Viceversa, prosegue, “resta preclusa nel caso in cui il rigetto della domanda alternativa derivi da prescrizione o decadenza del diritto azionato, ovvero nel caso in cui discenda dalla carenza di prova circa l’esistenza del pregiudizio subito, ovvero in caso di nullità del titolo contrattuale, ove la nullità derivi dall’illiceità del contratto per contrasto con norme imperative o con l’ordine pubblico”.

Nel caso concreto la Corte d’Appello aveva dichiarato inammissibile, per difetto di residualità, la domanda di arricchimento senza causa proposta da una Srl nei confronti di un comune per non aver reso edificabile un terreno di sua proprietà nonostante alcune opere realizzate (interramento dei cavi di alta tensione).

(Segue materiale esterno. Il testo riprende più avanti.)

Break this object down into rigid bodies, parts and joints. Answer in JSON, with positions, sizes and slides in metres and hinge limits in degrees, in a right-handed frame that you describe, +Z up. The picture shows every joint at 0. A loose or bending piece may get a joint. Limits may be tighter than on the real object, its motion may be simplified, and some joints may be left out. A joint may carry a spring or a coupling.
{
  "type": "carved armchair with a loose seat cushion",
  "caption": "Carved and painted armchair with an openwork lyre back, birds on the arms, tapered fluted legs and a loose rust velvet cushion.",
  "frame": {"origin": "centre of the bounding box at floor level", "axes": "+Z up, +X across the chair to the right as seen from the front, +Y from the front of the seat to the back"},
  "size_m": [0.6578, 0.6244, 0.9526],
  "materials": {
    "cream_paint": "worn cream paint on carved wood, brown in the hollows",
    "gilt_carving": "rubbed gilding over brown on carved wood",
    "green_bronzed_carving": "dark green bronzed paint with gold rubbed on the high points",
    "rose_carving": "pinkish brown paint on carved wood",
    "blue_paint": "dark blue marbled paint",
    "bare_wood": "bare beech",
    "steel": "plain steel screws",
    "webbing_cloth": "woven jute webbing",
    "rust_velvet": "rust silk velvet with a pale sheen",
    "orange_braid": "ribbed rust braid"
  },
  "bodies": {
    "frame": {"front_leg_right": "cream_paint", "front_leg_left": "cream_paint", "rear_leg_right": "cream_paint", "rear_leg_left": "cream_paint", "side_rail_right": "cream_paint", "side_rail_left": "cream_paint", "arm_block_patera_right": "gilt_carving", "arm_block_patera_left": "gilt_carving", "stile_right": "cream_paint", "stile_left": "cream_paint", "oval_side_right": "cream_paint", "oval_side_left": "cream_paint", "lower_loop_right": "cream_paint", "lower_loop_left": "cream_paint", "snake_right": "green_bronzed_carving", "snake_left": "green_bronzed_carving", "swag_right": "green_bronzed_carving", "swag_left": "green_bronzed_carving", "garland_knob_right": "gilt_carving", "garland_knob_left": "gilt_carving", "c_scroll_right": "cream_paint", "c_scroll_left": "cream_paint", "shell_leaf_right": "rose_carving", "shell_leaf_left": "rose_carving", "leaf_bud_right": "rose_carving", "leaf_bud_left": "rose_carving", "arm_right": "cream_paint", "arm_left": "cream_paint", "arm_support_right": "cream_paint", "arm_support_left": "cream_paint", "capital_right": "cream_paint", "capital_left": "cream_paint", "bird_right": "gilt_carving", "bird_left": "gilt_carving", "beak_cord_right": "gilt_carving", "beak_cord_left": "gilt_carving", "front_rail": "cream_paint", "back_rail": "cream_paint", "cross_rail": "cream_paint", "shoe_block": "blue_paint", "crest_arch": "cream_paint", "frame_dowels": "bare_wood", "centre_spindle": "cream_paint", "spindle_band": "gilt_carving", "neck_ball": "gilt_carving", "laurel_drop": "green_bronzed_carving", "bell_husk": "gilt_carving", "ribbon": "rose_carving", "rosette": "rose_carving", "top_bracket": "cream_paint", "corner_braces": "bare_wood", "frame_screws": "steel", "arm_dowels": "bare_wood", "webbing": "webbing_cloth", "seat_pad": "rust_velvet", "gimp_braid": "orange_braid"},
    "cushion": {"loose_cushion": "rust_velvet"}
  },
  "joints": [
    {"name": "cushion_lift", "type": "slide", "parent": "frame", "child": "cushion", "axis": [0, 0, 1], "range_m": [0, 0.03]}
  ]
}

Per la Suprema corte in tal modo ha operato “una applicazione acritica del principio di sussidiarietà”. La decisione si è infatti limitata ad affermare che il Tribunale di primo grado aveva rigettato la domanda di responsabilità precontrattuale del Comune, poiché non era stata fornita una prova idonea, salvo poi aggiungere che non era emerso che il Comune avesse assunto un impegno a mutare la destinazione dei terreni di proprietà della ricorrente. Il rigetto, dunque, prosegue la decisione, è motivato con la mancata dimostrazione della violazione dell’obbligo di buona fede da parte del Comune, il che però equivale ad un rigetto correlato all’accertamento dell’insussistenza del titolo fondante la domanda ex articolo 1337 c.c. Ne consegue che la domanda di arricchimento senza causa è proponibile.

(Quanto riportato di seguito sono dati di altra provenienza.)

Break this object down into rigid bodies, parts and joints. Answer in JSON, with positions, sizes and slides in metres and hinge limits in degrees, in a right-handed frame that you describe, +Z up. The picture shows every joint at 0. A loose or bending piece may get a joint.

La Cassazione chiarisce che per evitare elusioni della norma resta precluso l’esercizio dell’azione di arricchimento ove l’azione suscettibile di proposizione in via principale sia andata persa per un comportamento imputabile all’impoverito e, quindi, con riferimento ai casi di più frequente applicazione, per la prescrizione ovvero per la decadenza. Si deve distinguere infatti tra le ipotesi in cui il rigetto derivi dal riconoscimento della carenza ab origine dei presupposti fondanti la domanda cd. principale, da quelli in cui derivi dall’inerzia dell’impoverito ovvero dal mancato assolvimento di qualche onere cui la legge subordinava la difesa di un suo interesse.

Per esempio, se la domanda principale è correlata ad una pretesa scaturente da un contratto, di cui si lamenta l’esecuzione in maniera difforme da quanto pattuito, chiedendosi il ristoro del pregiudizio subito e si accerta che il contratto era affetto da nullità, lo spostamento contrattuale si palesa privo di una giusta causa e legittima quindi la proposizione, anche in via subordinata nel medesimo giudizio, dell’azione di arricchimento. Se viceversa il rigetto sia derivato dalla mancata prova da parte del contraente del danno derivante dall’altrui condotta inadempiente, la domanda di arricchimento resta preclusa in ragione della clausola di cui all’articolo 2042 c.c.

Si deve dunque distinguere in merito alle ragioni del rigetto e il giudice al quale è riproposta la domanda di arricchimento deve verificare se sia stata riscontrata una carenza originaria del diverso titolo fondante la domanda cd. principale.